L’analisi di Uecoop sui dati dell’Ispettorato nazionale del lavoro fa emergere che in un anno si sono licenziate oltre 20mila donne, praticamente, oltre una mamma su due (53,3%) che si licenzia lo fa perché non riesce a conciliare con il proprio lavoro la cura dei figli, il tempo fuori casa e gli orari di scuole e asili nido.
Le motivazioni principali che hanno spinto oltre 20mila donne in un anno a lasciare il lavoro, sono la spesa per il nido e per la babysitter, la carenza di posti negli asili nido, la disgregazione della famiglia tradizionale e la cerchia di parenti che si restringe, l’incompatibilità degli orari e dei ritmi di lavoro con la cura della prole, a queste si aggiunge l’emergenza Covid.
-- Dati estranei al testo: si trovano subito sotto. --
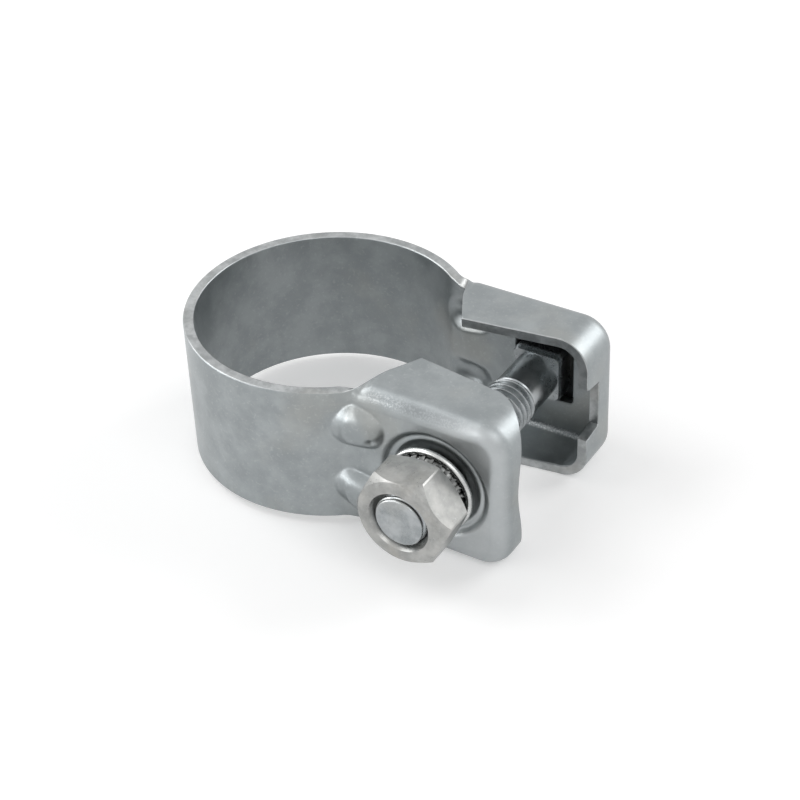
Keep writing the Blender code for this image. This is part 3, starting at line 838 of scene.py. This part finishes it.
def makeBolt():
    bm = bmesh.new()
    profile = []
    rise = bolt["headHeight"] - bolt["headRim"]
    for step in range(bolt["headSteps"] + 1):
        angle = math.pi / 2 * step / bolt["headSteps"]
        profile.append((bolt["headRadius"] * math.sin(angle),
                        bolt["headSeatY"] + bolt["headRim"] + rise * math.cos(angle)))
    profile += [
        (bolt["headRadius"], bolt["headSeatY"] + bolt["rimRound"]),
        (bolt["headRadius"] - bolt["rimRound"], bolt["headSeatY"]),
    ]
    neck = range(len(profile), len(profile) + 3)
    profile += [
        (bolt["neckHalf"], bolt["headSeatY"]),
        (bolt["neckHalf"], bolt["neckEndY"] + bolt["neckLead"]),
        (bolt["neckHalf"] - bolt["neckTaper"], bolt["neckEndY"]),
        (bolt["shank"], bolt["neckEndY"]),
        (bolt["shank"], bolt["threadY"]),
    ]

    def squared(index, radius, y, angle):
        if index in neck:
            radius = roundedSquare(angle, radius, bolt["neckCorner"])
        return radius, y

    spin(bm, profile, thread["sides"], squared)
    length = bolt["threadY"] - bolt["endY"] - bolt["endRound"]
    endRadius = thread["radius"] - bolt["point"]
    rolled = bakeNodes(threadNodes("boltThread"), {
        "Radius": thread["radius"], "Depth": thread["depth"], "Pitch": thread["pitch"],
        "Length": length, "Start Radius": bolt["shank"], "End Radius": endRadius,
        "Fade": bolt["fade"], "Sides": thread["sides"],
        "Turns": math.ceil(length / thread["pitch"]) + 1, "Steps Per Turn": thread["stepsPerTurn"],
        "Finish": zincBolt}, (boltX, bolt["threadY"], 0))
    bm.from_mesh(rolled)
    end = [(endRadius, bolt["endY"] + bolt["endRound"])]
    for step in range(1, bolt["endSteps"] + 1):
        angle = math.pi / 2 * step / bolt["endSteps"]
        end.append((endRadius - bolt["endRound"] * (1 - math.cos(angle)),
                    bolt["endY"] + bolt["endRound"] * (1 - math.sin(angle))))
    end.append((endRadius * 0.5, bolt["endY"] + bolt["endDish"]))
    end.append((0.0, bolt["endY"] + bolt["endDish"]))
    spin(bm, end, thread["sides"], asIs)
    bmesh.ops.remove_doubles(bm, verts=bm.verts, dist=2 * weldGap)
    bmesh.ops.dissolve_degenerate(bm, edges=bm.edges, dist=weldGap / 2)
    for face in bm.faces:
        # Painted shade: the head's underside, in shade behind the square hole, takes a near-black zinc
        fromSeat = abs(face.calc_center_median().y - bolt["headSeatY"])
        face.material_index = int(fromSeat < bolt["underside"])
    finishes = (zincBolt, paintedShadeZinc)
    return finishPiece(
        "carriageBolt", bm, finishes, "clamp", "carriage_bolt", bolt["sharpAngle"])


carriageBolt = makeBolt()
print("carriage bolt made")


# Lock washer: a dished ring with a serrated cone between its rim and the nut

washer = {"bore": 5.25, "contact": 6.6, "radius": 8.6, "backY": -21.6, "rim": 1.3, "rimRound": 0.62,
          "backSteps": 4, "rimSteps": 8, "rimTurn": 150.0, "crown": 6.3, "crownHeight": 1.8,
          "crownDrop": 0.12, "crownOut": 0.15, "crownIn": 0.10, "groove": 0.75, "grooveOut": 1.35,
          "boreOut": 0.2, "boreDrop": 0.32, "seatGap": 0.3, "sides": 156, "sharpAngle": 35}
# A tooth's share is how much of it is left at its inner end or its tip
teeth = {"count": 26, "width": 0.93, "height": 0.55, "lean": 0.30, "innerWidth": 0.62,
         "tipWidth": 0.28, "innerHeight": 0.55, "sunk": 0.25, "fromCrown": 0.5, "fromRim": 1.15,
         "dropLess": 0.1, "rootDrop": 0.25}


def toothNodes():
    table, given = startNodes("teethInPaintedShade", "Teeth", {
        "Count": "Int", "Inner Radius": "Float", "Outer Radius": "Float", "Drop": "Float",
        "Width": "Float", "Height": "Float", "Lean": "Float", "Finish": "Material"})
    box = table.make("GeometryNodeMeshCube", None, {"Size": (1.0, 1.0, 1.0)}, out="Mesh")
    spot = table.make("GeometryNodeInputPosition")
    split = table.make("ShaderNodeSeparateXYZ", None, {0: spot})
    out, aside, rise = [split.side(index) + 0.5 for index in range(3)]
    radial = given("Inner Radius") + (given("Outer Radius") - given("Inner Radius")) * out
    width = given("Width") * (teeth["innerWidth"] + (1 - teeth["innerWidth"]) * out)
    width = width * (1 - (1 - teeth["tipWidth"]) * rise)
    height = rise * (teeth["innerHeight"] + (1 - teeth["innerHeight"]) * out) - teeth["sunk"]
    shaped = table.make("ShaderNodeCombineXYZ", None, {
        "X": radial,
        "Y": (aside - 0.5) * width + given("Lean") * rise,
        "Z": given("Height") * height - given("Drop") * out})
    tooth = table.make("GeometryNodeSetPosition", None, {"Geometry": box, "Position": shaped})
    line = table.make("GeometryNodeMeshLine", None, {
        "Count": given("Count"), "Offset": (0.0, 0.0, 0.0)}, out="Mesh")
    order = table.make("GeometryNodeInputIndex")
    turn = table.make("ShaderNodeCombineXYZ", None, {"Z": order * (2 * math.pi) / given("Count")})
    ringed = table.make("GeometryNodeInstanceOnPoints", None, {
        "Points": line, "Instance": tooth, "Rotation": turn})
    return endNodes(table, ringed, given("Finish"))


def makeWasher():
    bm = bmesh.new()
    faceY = washer["backY"] - washer["rim"]
    crownY = faceY - washer["crownHeight"]
    seated = []
    for radius in (washer["bore"], washer["contact"]):
        seated.append((radius, washerSeat(radius) - earOuterY - washer["seatGap"]))
    rounded = washer["rimRound"]
    profile = list(seated)
    for step in range(washer["backSteps"] + 1):
        angle = math.pi / 2 * step / washer["backSteps"]
        profile.append((washer["radius"] - rounded + rounded * math.sin(angle),
                        washer["backY"] - rounded + rounded * math.cos(angle)))
    for step in range(washer["rimSteps"] + 1):
        angle = math.radians(washer["rimTurn"]) * step / washer["rimSteps"]
        profile.append((washer["radius"] - rounded + rounded * math.cos(angle),
                        faceY + rounded - rounded * math.sin(angle)))
    grooveRadius = washer["radius"] - washer["grooveOut"]
    profile += [
        (grooveRadius, faceY + washer["groove"]),
        (washer["crown"] + washer["crownOut"], crownY + washer["groove"]),
        (washer["crown"] - washer["crownIn"], crownY + washer["crownDrop"]),
        (washer["bore"] + washer["boreOut"], crownY + washer["crownDrop"]),
        (washer["bore"], crownY + washer["boreDrop"]),
        seated[0],
    ]
    spin(bm, profile, washer["sides"], asIs)
    sheared = bakeNodes(toothNodes(), {
        "Count": teeth["count"], "Inner Radius": washer["crown"] - teeth["fromCrown"],
        "Outer Radius": washer["radius"] - teeth["fromRim"],
        "Drop": washer["crownHeight"] - teeth["dropLess"], "Width": teeth["width"],
        "Height": teeth["height"], "Lean": teeth["lean"], "Finish": teethInPaintedShade}, (0, 0, 0))
    # The teeth are drawn about Z with their height upwards, and turn to face the nut
    facing = Matrix.Rotation(math.pi / 2, 4, "X")
    sheared.transform(Matrix.Translation((boltX, crownY + teeth["rootDrop"], 0)) @ facing)
    first = len(bm.faces)
    bm.from_mesh(sheared)
    bm.faces.ensure_lookup_table()
    # Painted shade: the teeth, and the cone inside the groove, take the darkened teeth finish
    for face in bm.faces[first:]:
        face.material_index = 1
    for face in bm.faces[:first]:
        inner = min(Vector((vert.co.x - boltX, vert.co.z)).length for vert in face.verts)
        face.material_index = int(inner < grooveRadius - weldGap)
    finishes = (brightWasher, teethInPaintedShade)
    return finishPiece(
        "lockWasher", bm, finishes, "washer", "lock_washer", washer["sharpAngle"])


lockWasher = makeWasher()
print("lock washer made")


# Hexagon nut, with its own thread

nut = {"half": 8.5, "corner": 9.74, "faceRadius": 8.35, "height": 8.0, "backY": -25.0,
       "flatRadius": 7.45, "flatDrop": 0.22, "faceSlope": 50.0, "backSlope": 30.0, "turned": 5.0,
       "mouth": 6.05, "mouthSlope": 0.62, "sides": 180, "threadTurns": 8, "sharpAngle": 10}


def makeNut():
    bm = bmesh.new()
    faceY = nut["backY"] - nut["height"]
    turned = math.radians(nut["turned"])
    profile = [
        (nut["mouth"], nut["backY"]), (nut["faceRadius"], nut["backY"]), (nut["half"], nut["backY"]),
        (nut["half"], faceY + nut["flatDrop"]), (nut["faceRadius"], faceY + nut["flatDrop"]),
        (nut["flatRadius"], faceY), (nut["mouth"], faceY),
    ]

    def hexagonal(index, radius, y, angle):
        if index in (2, 3):
            turn = (angle - turned) % (math.pi / 3) - math.pi / 6
            radius = min(nut["half"] / math.cos(turn), nut["corner"])
            past = radius - nut["faceRadius"]
            if index == 2:
                y -= past * math.tan(math.radians(nut["backSlope"]))
            else:
                y += past * math.tan(math.radians(nut["faceSlope"]))
        return radius, y

    spin(bm, profile, nut["sides"], hexagonal, turned)
    # The bore's thread is the bolt's own, a little wider, from the same start, so that they mesh
    behind = bolt["threadY"] - nut["backY"]
    skipped = behind % thread["pitch"]
    clear = thread["nutClearance"]
    cut = bakeNodes(threadNodes("nutThread", nut["mouthSlope"]), {
        "Radius": thread["radius"] + clear, "Depth": thread["depth"], "Pitch": thread["pitch"],
        "Length": nut["height"] + skipped,
        "Start Radius": nut["mouth"] + skipped * nut["mouthSlope"],
        "End Radius": nut["mouth"], "Sides": nut["sides"], "Turns": nut["threadTurns"],
        "Steps Per Turn": thread["stepsPerTurn"],
        "Finish": brightNut}, (boltX, nut["backY"] + skipped, 0))
    bm.from_mesh(cut)
    return finishPiece(
        "hexNut", bm, (brightNut,), "nut", "hex_nut", nut["sharpAngle"])


hexNut = makeNut()
print("hex nut made")


# Floor, light and camera

studio = {"floor": (0.86, 0.86, 0.86), "floorLift": 0.27, "plainLevel": 0.44,
          "floorSize": 6.0, "shownLevel": 1.0, "aim": (0.0, 0.0, 0.015)}
lamps = (
    {"name": "keyLamp", "place": (-0.72, -0.08, 0.69), "width": 0.70, "height": 0.60, "power": 3.5},
    {"name": "leftLamp", "place": (-0.66, -0.44, 0.11), "width": 0.46, "height": 0.20, "power": 1.7},
    {"name": "frontLamp", "place": (-0.42, -0.74, 0.40), "width": 0.26, "height": 0.20, "power": 0.8},
    {"name": "rightLamp", "place": (0.46, 0.58, 0.40), "width": 0.40, "height": 0.52, "power": 2.2},
    {"name": "topLamp", "place": (0.48, -0.26, 0.70), "width": 0.50, "height": 0.34, "power": 1.0},
)
# Angles in degrees, distance in millimetres, and the rest but the sensor and clips in pixels
photoView = {"azimuth": -32.948, "elevation": 36.409, "roll": -2.636, "distance": 391.01,
             "focal": 2050.0, "shownX": 331.67, "shownY": 368.98, "imageSize": 800,
             "sensor": 36.0, "nearClip": 0.01, "farClip": 20.0}


def seenPlainly(table):
    camera = table.make("ShaderNodeLightPath", out="Is Camera Ray")
    return camera.most(camera.side("Is Glossy Ray")).most(camera.side("Is Transmission Ray"))


def makeStudio():
    world = bpy.data.worlds.new("studioWorld")
    world.use_nodes = True
    world.node_tree.nodes.clear()
    table = NodeTable(world.node_tree)
    seen = seenPlainly(table)
    level = seen * studio["shownLevel"] + (1 - seen) * studio["plainLevel"]
    sky = table.make("ShaderNodeBackground", None, {"Color": (1.0, 1.0, 1.0), "Strength": level})
    table.make("ShaderNodeOutputWorld", None, {"Surface": sky})
    bpy.context.scene.world = world

    paper = bpy.data.materials.new("whitePaper")
    paper.use_nodes = True
    paper.node_tree.nodes.clear()
    table = NodeTable(paper.node_tree)
    matt = table.make("ShaderNodeBsdfDiffuse", None, {"Color": studio["floor"]})
    lift = table.make("ShaderNodeEmission", None, {
        "Color": (1.0, 1.0, 1.0), "Strength": seenPlainly(table) * studio["floorLift"]})
    both = table.make("ShaderNodeAddShader", None, {0: matt, 1: lift})
    table.make("ShaderNodeOutputMaterial", None, {"Surface": both})
    mesh = bpy.data.meshes.new("floor")
    half = studio["floorSize"] / 2
    mesh.from_pydata([(-half, -half, 0), (half, -half, 0), (half, half, 0), (-half, half, 0)], [],
                     [(0, 1, 2, 3)])
    mesh.materials.append(paper)
    floor = bpy.data.objects.new("floor", mesh)
    bpy.context.collection.objects.link(floor)

    for lamp in lamps:
        light = bpy.data.lights.new(lamp["name"], "AREA")
        light.shape = "RECTANGLE"
        light.size = lamp["width"]
        light.size_y = lamp["height"]
        light.energy = lamp["power"]
        holder = bpy.data.objects.new(lamp["name"], light)
        holder.location = lamp["place"]
        aim = Vector(studio["aim"]) - holder.location
        holder.rotation_euler = aim.to_track_quat("-Z", "Y").to_euler()
        bpy.context.collection.objects.link(holder)


def makeCamera():
    azimuth, elevation, roll = [
        math.radians(photoView[key]) for key in ("azimuth", "elevation", "roll")]
    ahead = Vector((math.sin(azimuth) * math.cos(elevation), math.cos(azimuth) * math.cos(elevation),
                    -math.sin(elevation)))
    level = Vector((math.cos(azimuth), -math.sin(azimuth), 0))
    above = level.cross(ahead)
    right = level * math.cos(roll) + above * math.sin(roll)
    upright = above * math.cos(roll) - level * math.sin(roll)
    middle = photoView["imageSize"] / 2
    scale = photoView["distance"] / photoView["focal"]
    place = -(ahead * photoView["distance"] + right * (photoView["shownX"] - middle) * scale
              + upright * (middle - photoView["shownY"]) * scale)
    data = bpy.data.cameras.new("photoCamera")
    data.sensor_width = photoView["sensor"]
    data.lens = photoView["focal"] * data.sensor_width / photoView["imageSize"]
    data.clip_start = photoView["nearClip"]
    data.clip_end = photoView["farClip"]
    camera = bpy.data.objects.new("photoCamera", data)
    turned = Matrix((right, upright, -ahead)).transposed().to_4x4()
    camera.matrix_world = Matrix.Translation(toRow @ place) @ turned
    bpy.context.collection.objects.link(camera)
    bpy.context.scene.camera = camera


makeStudio()
makeCamera()
bpy.context.scene.view_settings.view_transform = "Standard"
print("studio made")
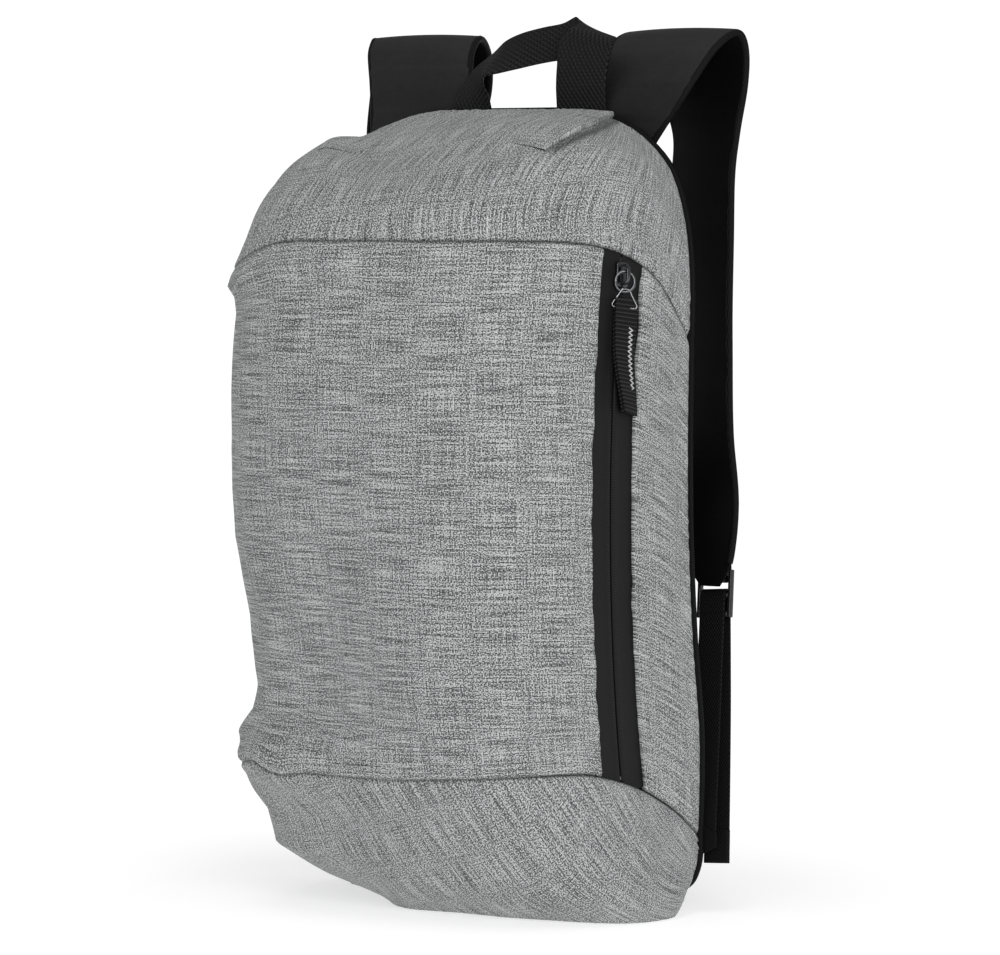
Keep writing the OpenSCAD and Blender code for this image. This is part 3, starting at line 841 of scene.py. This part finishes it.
def strap_path(fold):
    """Stations of a right-hand strap: x, y, z, across direction, width."""
    b, x, e = BACK_Y, fold + 8, WEB_TOP[2]
    w = WEB_TOP[0] - x
    lean_out = fold - 68
    return [[57 - 0.4 * lean_out, b + 4.5, 379, 1, 0, 0, 58],
            [58 + 0.1 * lean_out, b + 4.6, 392, 1, 0, 0, 59],
            [58 + 0.6 * lean_out, b + 5.2, 403.5, 1, 0, 0, 60],
            [60 + 0.75 * lean_out, b + 9, 414, 1, 0, 0, 62],
            [58 + (fold - 58) * 0.75, b + 18, 429, 1, 0, 0, 65],
            [fold, b + 28, 436, 1, -0.05, 0, 66],
            [fold + 3, b + 37, 428, 1, -0.2, 0, 66],
            [fold + 5, b + 39, 410, 0.95, -0.32, 0, 65],
            [x, b + 37, 387, 0.88, -0.47, 0, 60],
            [x - 1, b + 36, 366, 0.86, -0.51, 0, 60],
            [x - w * 0.05, b + 34, 335, 0.86, -0.51, 0, 60],
            [x + w * 0.12, b + 33, 285, 0.86, -0.51, 0, 54],
            [x + w * 0.42, b + 32, 236, 0.92, -0.38, 0, 40],
            [x + w * 0.85, b + 30, 200, 1, 0, 0, 29],
            [WEB_TOP[0] - 1.2, b + 27, e + 24, 1, 0, 0, 28],
            [WEB_TOP[0] - 0.6, b + 25.2, e + 13, 1, 0, 0, 23],
            [WEB_TOP[0] - 0.4, b + 25.2, e + 5, 1, 0, 0, 13]]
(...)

La pandemia, con i ritmi della vita moderna, gli impegni sempre più pressanti, la precarietà di molte professioni, le crisi economiche e l’incertezza sul futuro, stanno mettendo a dura prova la capacità di resistenza delle famiglie che hanno, anche, il problema di trovare e pagare un posto alla scuola materna per i figli.
Oltre ai servizi tradizionali pubblici e privati, stanno crescendo offerte alternative come asili nelle aziende per i figli dei dipendenti o i mini nido con ‘tate’, che seguono piccoli gruppi di bambini in grandi appartamenti attrezzati diffusi, soprattutto, nelle grandi città e a livello regionale.
In questo scenario sempre più spesso il welfare privato integra quello pubblico grazie ad accordi aziendali nei quali ai primi 4 posti dei servizi più richiesti ci sono proprio quelli che riguardano la scuola e l’istruzione dei figli (79%), la salute (78%), l’assistenza (78%) e la previdenza (77%) secondo un’analisi di Uecoop.
Tutti servizi sono spesso realizzati grazie a cooperative in grado di offrire personale già formato e locali adatti, ma è urgente potenziare l’offerta per arrivare a un servizio alle famiglie che copra, come nella media europea, almeno il 33% dei bambini fino ai tre anni di età.